------ RAW DATA ------
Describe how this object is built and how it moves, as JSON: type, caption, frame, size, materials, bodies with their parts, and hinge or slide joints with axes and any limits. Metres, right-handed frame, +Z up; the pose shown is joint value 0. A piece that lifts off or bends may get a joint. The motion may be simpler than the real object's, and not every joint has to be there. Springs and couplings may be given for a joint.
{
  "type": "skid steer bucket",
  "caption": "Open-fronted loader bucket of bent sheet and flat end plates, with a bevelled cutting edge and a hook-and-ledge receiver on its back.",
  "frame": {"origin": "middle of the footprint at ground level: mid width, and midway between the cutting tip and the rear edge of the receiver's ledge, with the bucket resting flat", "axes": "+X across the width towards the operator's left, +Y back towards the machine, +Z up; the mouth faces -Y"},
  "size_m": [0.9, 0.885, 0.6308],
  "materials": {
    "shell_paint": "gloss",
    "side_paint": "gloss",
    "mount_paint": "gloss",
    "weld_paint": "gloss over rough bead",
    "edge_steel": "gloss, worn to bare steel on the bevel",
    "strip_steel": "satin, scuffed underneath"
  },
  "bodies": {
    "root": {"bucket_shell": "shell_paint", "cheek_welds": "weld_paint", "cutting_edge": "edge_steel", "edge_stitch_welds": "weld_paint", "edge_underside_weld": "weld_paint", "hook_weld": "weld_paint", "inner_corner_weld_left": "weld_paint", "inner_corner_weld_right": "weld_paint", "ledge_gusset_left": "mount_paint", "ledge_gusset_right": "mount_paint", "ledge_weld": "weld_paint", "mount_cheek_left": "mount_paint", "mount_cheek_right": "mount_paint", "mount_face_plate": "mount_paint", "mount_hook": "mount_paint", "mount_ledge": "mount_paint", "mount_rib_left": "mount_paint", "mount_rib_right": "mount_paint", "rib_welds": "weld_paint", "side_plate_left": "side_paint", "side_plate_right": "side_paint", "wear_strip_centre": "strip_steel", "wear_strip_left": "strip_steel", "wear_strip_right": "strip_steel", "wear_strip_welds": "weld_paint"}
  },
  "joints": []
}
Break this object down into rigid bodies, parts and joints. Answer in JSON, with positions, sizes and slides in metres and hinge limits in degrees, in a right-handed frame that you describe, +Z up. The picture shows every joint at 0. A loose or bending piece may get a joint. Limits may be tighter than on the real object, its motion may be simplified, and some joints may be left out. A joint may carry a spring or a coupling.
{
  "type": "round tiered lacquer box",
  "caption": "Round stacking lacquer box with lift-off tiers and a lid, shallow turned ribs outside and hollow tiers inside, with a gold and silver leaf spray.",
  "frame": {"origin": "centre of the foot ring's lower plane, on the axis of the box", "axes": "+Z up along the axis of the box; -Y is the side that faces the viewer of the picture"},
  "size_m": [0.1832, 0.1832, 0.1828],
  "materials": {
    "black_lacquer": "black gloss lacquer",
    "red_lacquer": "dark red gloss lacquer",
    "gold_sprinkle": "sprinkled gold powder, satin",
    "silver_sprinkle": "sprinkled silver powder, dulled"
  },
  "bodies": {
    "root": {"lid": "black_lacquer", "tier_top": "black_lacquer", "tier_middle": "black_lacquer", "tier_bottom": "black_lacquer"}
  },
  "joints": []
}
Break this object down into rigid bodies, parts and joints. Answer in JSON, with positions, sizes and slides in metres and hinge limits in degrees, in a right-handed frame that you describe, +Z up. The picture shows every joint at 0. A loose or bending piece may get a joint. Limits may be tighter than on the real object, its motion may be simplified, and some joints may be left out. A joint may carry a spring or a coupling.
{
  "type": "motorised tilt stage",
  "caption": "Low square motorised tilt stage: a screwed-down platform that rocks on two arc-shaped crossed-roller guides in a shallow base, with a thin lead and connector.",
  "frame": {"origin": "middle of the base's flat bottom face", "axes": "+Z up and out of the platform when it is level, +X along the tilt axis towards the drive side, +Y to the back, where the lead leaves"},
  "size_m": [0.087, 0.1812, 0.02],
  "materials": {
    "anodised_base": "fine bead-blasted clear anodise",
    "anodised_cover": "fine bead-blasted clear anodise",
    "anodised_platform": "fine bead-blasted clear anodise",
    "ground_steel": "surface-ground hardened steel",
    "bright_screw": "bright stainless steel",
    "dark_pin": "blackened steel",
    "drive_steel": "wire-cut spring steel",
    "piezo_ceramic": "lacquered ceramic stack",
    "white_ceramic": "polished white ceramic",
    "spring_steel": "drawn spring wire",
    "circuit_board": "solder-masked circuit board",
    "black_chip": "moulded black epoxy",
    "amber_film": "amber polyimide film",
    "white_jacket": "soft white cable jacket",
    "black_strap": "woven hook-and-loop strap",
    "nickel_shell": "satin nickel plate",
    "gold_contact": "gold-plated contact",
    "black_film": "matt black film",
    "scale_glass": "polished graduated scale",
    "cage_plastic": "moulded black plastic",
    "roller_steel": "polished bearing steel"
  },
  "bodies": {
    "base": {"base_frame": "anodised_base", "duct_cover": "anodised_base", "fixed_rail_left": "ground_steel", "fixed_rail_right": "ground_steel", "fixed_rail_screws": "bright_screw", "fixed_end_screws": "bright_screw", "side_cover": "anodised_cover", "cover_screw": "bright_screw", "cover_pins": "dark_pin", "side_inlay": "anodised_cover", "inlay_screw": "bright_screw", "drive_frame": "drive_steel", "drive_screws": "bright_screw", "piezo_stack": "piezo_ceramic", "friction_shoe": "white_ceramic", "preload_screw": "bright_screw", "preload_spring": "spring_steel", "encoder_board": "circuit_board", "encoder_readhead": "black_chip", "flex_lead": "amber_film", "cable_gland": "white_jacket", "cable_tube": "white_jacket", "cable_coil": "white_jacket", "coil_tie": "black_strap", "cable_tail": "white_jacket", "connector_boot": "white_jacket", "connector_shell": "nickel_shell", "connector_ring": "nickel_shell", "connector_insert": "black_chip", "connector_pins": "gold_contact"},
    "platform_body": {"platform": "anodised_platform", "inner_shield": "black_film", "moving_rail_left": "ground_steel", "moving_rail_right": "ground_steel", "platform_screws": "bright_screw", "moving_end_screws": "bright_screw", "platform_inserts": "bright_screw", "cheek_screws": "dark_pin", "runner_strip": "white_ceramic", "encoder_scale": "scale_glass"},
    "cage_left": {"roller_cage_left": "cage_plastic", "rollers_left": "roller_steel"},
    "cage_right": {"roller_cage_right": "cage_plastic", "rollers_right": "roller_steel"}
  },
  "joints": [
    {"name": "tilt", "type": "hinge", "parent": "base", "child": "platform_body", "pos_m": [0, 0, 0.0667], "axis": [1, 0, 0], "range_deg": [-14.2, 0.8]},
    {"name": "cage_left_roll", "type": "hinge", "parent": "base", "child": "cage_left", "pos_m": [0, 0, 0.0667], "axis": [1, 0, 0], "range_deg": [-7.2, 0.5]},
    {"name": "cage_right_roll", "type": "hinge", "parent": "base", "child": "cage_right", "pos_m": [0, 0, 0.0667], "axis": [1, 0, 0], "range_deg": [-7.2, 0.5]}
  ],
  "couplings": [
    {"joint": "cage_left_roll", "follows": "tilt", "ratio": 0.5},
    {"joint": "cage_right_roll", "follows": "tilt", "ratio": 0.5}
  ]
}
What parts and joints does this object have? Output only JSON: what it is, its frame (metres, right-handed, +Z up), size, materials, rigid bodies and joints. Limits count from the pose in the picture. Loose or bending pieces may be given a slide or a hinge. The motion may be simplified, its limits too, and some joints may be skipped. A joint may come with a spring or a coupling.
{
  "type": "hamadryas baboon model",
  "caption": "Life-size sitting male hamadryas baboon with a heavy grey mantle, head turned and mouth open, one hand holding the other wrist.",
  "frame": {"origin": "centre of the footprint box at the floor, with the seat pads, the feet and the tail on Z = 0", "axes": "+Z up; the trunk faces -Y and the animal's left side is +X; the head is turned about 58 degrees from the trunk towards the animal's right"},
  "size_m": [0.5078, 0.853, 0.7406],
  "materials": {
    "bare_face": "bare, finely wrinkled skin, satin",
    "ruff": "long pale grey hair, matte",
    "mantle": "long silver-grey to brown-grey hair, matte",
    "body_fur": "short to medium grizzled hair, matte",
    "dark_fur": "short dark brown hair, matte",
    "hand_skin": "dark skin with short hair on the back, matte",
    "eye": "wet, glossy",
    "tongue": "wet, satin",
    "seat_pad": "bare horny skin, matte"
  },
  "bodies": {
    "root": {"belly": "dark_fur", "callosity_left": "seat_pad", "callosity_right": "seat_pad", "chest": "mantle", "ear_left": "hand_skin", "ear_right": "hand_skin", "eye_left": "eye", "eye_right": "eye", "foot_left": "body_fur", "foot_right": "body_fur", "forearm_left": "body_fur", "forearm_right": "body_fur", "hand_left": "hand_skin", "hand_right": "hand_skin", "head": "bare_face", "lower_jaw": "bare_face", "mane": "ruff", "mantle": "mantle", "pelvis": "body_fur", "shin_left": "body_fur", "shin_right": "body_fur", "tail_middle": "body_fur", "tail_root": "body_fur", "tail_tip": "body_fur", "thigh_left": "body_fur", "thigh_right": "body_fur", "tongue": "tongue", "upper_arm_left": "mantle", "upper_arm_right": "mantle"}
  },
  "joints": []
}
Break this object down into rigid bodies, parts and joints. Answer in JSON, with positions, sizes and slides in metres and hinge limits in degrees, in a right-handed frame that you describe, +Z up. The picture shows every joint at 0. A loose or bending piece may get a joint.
------
From the records above, pull out each line that has "pose".

Describe how this object is built and how it moves, as JSON: type, caption, frame, size, materials, bodies with their parts, and hinge or slide joints with axes and any limits. Metres, right-handed frame, +Z up; the pose shown is joint value 0. A piece that lifts off or bends may get a joint. The motion may be simpler than the real object's, and not every joint has to be there. Springs and couplings may be given for a joint.
What parts and joints does this object have? Output only JSON: what it is, its frame (metres, right-handed, +Z up), size, materials, rigid bodies and joints. Limits count from the pose in the picture. Loose or bending pieces may be given a slide or a hinge. The motion may be simplified, its limits too, and some joints may be skipped. A joint may come with a spring or a coupling.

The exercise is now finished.